Con quali risultati?
Normalmente per arrivare alla registrazione di un nuovo farmaco servono tra i nove e i dodici anni, noi ne abbiamo impiegati sei e nel 2015 è arrivata l’autorizzazione Ue. Nonostante fosse un prodotto difficile, il primo a base di staminali garantite.

A cosa si deve questa accelerazione?
A due motivi. Intanto, abbiamo messo insieme un team multidisciplinare che ci ha consentito di avere tutte le competenze necessarie. In secondo luogo, può sembrare banale: per il grande entusiasmo e la ferrea volontà di portare avanti il progetto, che era stato un grande caso di successo di terapia cellulare veramente fuori scala, con pazienti che avevano ripristinato completamente la condizione di partenza.
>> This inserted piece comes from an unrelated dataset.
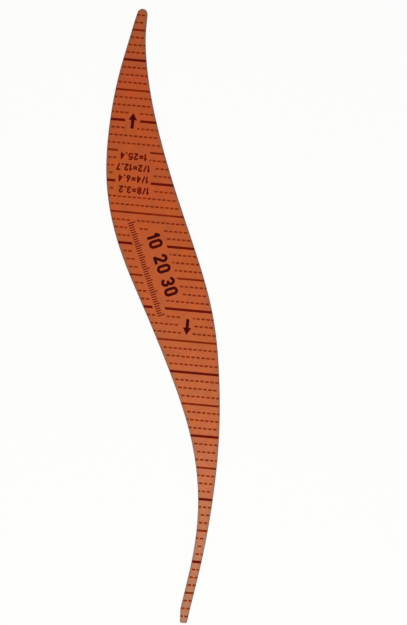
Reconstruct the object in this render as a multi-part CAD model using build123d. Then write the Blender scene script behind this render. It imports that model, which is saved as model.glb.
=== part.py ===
from build123d import *
import math
import os

# A tailor's sleeve curve: one flat S-shaped plastic blade that carries printed inch graduations.
# Millimetres. +Y points along the blade to its rounded nose, +X to the right with the print up,
# and +Z out of the printed face. The origin is on the underside, below the middle of the blade.

# Blade
blade_length = 250.0  # from the nose tip to the square tail end
blade_span = 57.0  # across the two bellies of the S
blade_thickness = 2.0
edge_round = 0.2  # polished round along the edges of both faces
nose_radius = 2.1
nose_flank = 15.0  # degrees that the left flank leans out where it leaves the nose
tail_width = 2.8
tail_run = 5.5  # short straight stretch before the tail end, on the left
tail_corner_radius = 0.6
tail_lean = 8.0  # degrees that both long edges lean inwards as they reach the tail

# The two long edges: how far across the span they lie, as a share of it from the middle, at
# shares of the length from the nose tip.
nose_across = -0.335
left_edge = {0.05: -0.411, 0.1: -0.454, 0.2: -0.498, 0.3: -0.475, 0.4: -0.343}
left_edge |= {0.5: -0.118, 0.6: 0.109, 0.7: 0.295, 0.8: 0.389, 0.9: 0.383}
left_tail_across = 0.333
right_edge = {0.05: -0.295, 0.1: -0.262, 0.2: -0.141, 0.3: 0.027, 0.4: 0.217}
right_edge |= {0.5: 0.378, 0.6: 0.462, 0.7: 0.499, 0.8: 0.493, 0.9: 0.453}
right_tail_across = 0.387

# Printed film
ink_thickness = 0.04
inch = 25.4
eighth = inch / 8
rows_per_line = 4  # a solid line every half inch, with three dashed rows between two of them
first_line_inset = 9.15  # from the nose tip to the first solid line
inch_line_width = 1.05
half_line_width = 0.8
dash_width = 0.7
dash_length = 1.45
dash_pitch = 2.05
dash_start = 0.2  # where a dash of the first row after a solid line is centred, across the blade
dash_step = dash_pitch / 4  # the next dashed row starts this much further left
dash_lean = 0.03  # and each row this much further left again, counted down the whole blade
smallest_mark = dash_length * dash_width / 2  # square millimetres: less than half a dash doesn't print

# Arrows
arrow_length = 6.6
arrow_head_length = 3.0
arrow_head_width = 3.5
arrow_shaft_width = 1.35
arrow_clear = 1.4
nose_arrow_line = 3  # the solid line, counted from 0, that the nose arrow sits on
nose_arrow_shift = -0.3  # to the right of the blade's middle
tail_arrow_inset = 130.3  # from the nose tip
tail_arrow_shift = 1.8  # to the right of the blade's middle

# Key: an inch and its fractions, each with its length in millimetres, read with the tail up
key_rows = ("1/8=3.2", "1/4=6.4", "1/2=12.7", "1=25.4")
key_inset = 62.1  # from the nose tip to the middle of the last row
key_pitch = 4.65
key_height = 3.0
key_pen = 0.66
key_margin = 11.2  # from the left edge to the middle of each row
key_clear = 1.08

# Oblique millimetre scale
scale_length = 40
scale_inset = 105.3  # from the nose tip to the middle of the labels
scale_labels = (10, 20, 30)
label_height = 5.8
label_pen = 1.2
label_clear = 1.1
tick_width = 0.46
tick_heights = {10: 3.1, 5: 2.6, 1: 2.1}
tick_drop = 8.4  # from the labels' middle line to the feet of the ticks
tick_clear = 0.8

# Figures
figure_width = 0.6  # a figure's width, as a share of its height
figure_gap = 0.12  # the gap between two figures, as a share of their height

nose_y = blade_length / 2


# Blade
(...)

Il prodotto è diventato “famoso” anche perché ha aiutato le donne sfregiate, vittime della orribile violenza del danno chimico
Sì. La cicatrice sul viso, con tanti interventi di chirurgia plastica e sofferenza, si poteva pensare piano piano di risolverla. La perdita della vista, con la distruzione della cornea, no. Ora da tempo ci basta che sia risparmiato un millimetro in uno dei due occhi e possiamo ricostruire entrambe le superfici corneali. È una grande speranza.
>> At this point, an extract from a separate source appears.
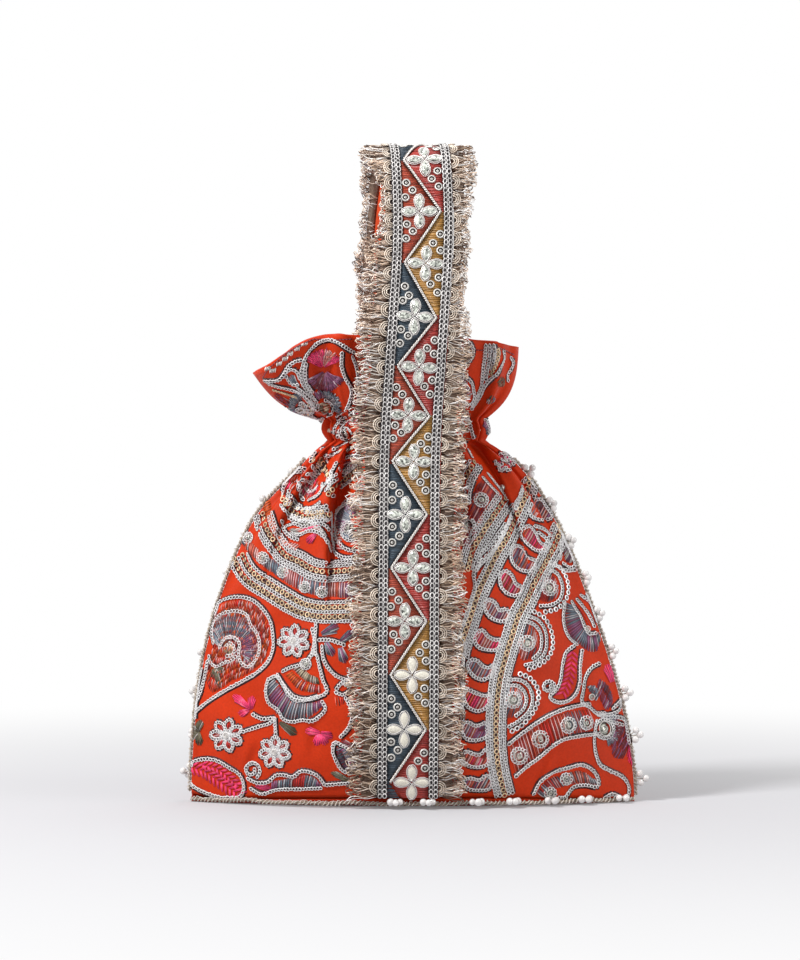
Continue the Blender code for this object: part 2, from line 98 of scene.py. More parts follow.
def seen_directly(tree):
    """1 for rays from the camera, from gloss and through glass, and 0 for the rays that light the bag."""
    rays = make_node(tree, "LightPath", {}).outputs
    either = make_node(tree, "Math", {0: rays["Is Camera Ray"], 1: rays["Is Glossy Ray"]}, operation="MAXIMUM")
    any_ray = {0: either.outputs[0], 1: rays["Is Transmission Ray"]}
    return make_node(tree, "Math", any_ray, operation="MAXIMUM").outputs[0]


def make_floor():
    """A flat square at height 0: mostly lit round the bag, and all its own white far from it."""
    material = bpy.data.materials.new("studio_floor")
    material.use_nodes = True
    tree = material.node_tree
    tree.nodes.clear()
    lit = make_node(tree, "BsdfDiffuse", {"Color": (*[FLOOR_ALBEDO * tint for tint in SHADOW_TINT], 1.0)})
    own = make_node(tree, "Emission", {"Color": WHITE})
    place = make_node(tree, "TexCoord", {})
    distance = make_node(tree, "VectorMath", {0: place.outputs["Object"]}, operation="LENGTH")
    limits = {"From Min": NEAR_DISTANCE, "From Max": FAR_DISTANCE, "To Min": NEAR_SHARE, "To Max": FAR_SHARE}
    limits["Value"] = distance.outputs["Value"]
    ramp = make_node(tree, "MapRange", limits, interpolation_type="SMOOTHSTEP")
    share = make_node(tree, "Math", {0: seen_directly(tree), 1: ramp.outputs["Result"]}, operation="MULTIPLY")
    mix = make_node(tree, "MixShader", {0: share.outputs[0], 1: lit.outputs[0], 2: own.outputs[0]})
    make_node(tree, "OutputMaterial", {"Surface": mix.outputs[0]})
    size = FLOOR_HALF_SIZE
    mesh = bpy.data.meshes.new("studio_floor")
    mesh.from_pydata([(-size, -size, 0), (size, -size, 0), (size, size, 0), (-size, size, 0)], [], [(0, 1, 2, 3)])
    mesh.materials.append(material)
    floor = bpy.data.objects.new("studio_floor", mesh)
    bpy.context.scene.collection.objects.link(floor)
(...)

La ricerca non è sempre un mondo facile, soprattutto in Italia. Che cosa consiglierebbe a una giovane ricercatrice?
La cosa più semplice, di credere prima di tutto in se stessa. Perché spesso cercano di convincerti che siccome sei una donna non ce la puoi fare, perché magari hai anche altri ruoli. Quello che io dico sempre alle mie collaboratrici è: tu sei una donna, quindi la natura ti ha costruito per fare dieci volte le cose che fanno gli altri, sei stata programmata per difendere la specie e custodire i cuccioli. La donna è multitasking. Avere dei figli non è un minus, è un plus. Perché si è in grado di fare moltissimo con la gioia e la forza della maternità. Si cade e ci si rialza. Mai scoraggiarsi. Certo ci sono rinunce da fare e servirebbe un maggiore supporto della società.

Come ha fatto con le sue figlie?
Le ho sempre coinvolte nelle avventure che affrontavo. Spiegavo loro perché non c’ero, che cosa stavo facendo e perché fosse importante. E le mie figlie sono cresciute contente e orgogliose. Non è stato percepito come un abbandono, il tempo con la mamma a cui hanno rinunciato è stato per qualcosa di utile.

A cosa sta lavorando adesso?
Io e il mio team stiamo per partire con due nuove sperimentazioni cliniche di fase I: una per la cecità bilaterale totale, cioè quando non abbiamo neanche il millimetro di biopsia da prendere per ricostruire la cornea. Ora dobbiamo sottoporre la documentazione all’Aifa e vedremo se il progetto sarà finanziato. Il secondo trial riguarda la ricostruzione dell’uretra in uomini che nascono con una malformazione che gli impedisce di avere una vita normale.

Che cosa chiederebbe al nuovo Governo per facilitare la ricerca italiana?
Più che chiedere fondi, che comunque sarebbero utili, prima di questo sarebbe fondamentale semplificare le procedure. Dare una maggiore flessibilità d’azione per consentire alle persone che lavorano in questo settore di abbattere i costi e migliorare la produttività. Perdiamo la maggior parte del nostro tempo in strettoie burocratiche invece di dedicarlo allo studio e alla sperimentazione. Il sistema è esageratamente e in maniera ridicola complesso. Una serie di regole che dovrebbero garantire la trasparenza nelle strutture pubbliche, non la garantiscono affatto. Ma complicano il lavoro in maniera assurda decuplicando i costi. I ricercatori impiegano più tempo per ordinare un reagente che per fare un esperimento. È assurdo. Se il Governo cambiasse il metodo, è come se ci desse fondi in più. In Italia abbiamo un sistema farraginoso. Per arrivare a un risultato dobbiamo impiegare molto più tempo degli altri e non siamo competitivi. Così non va.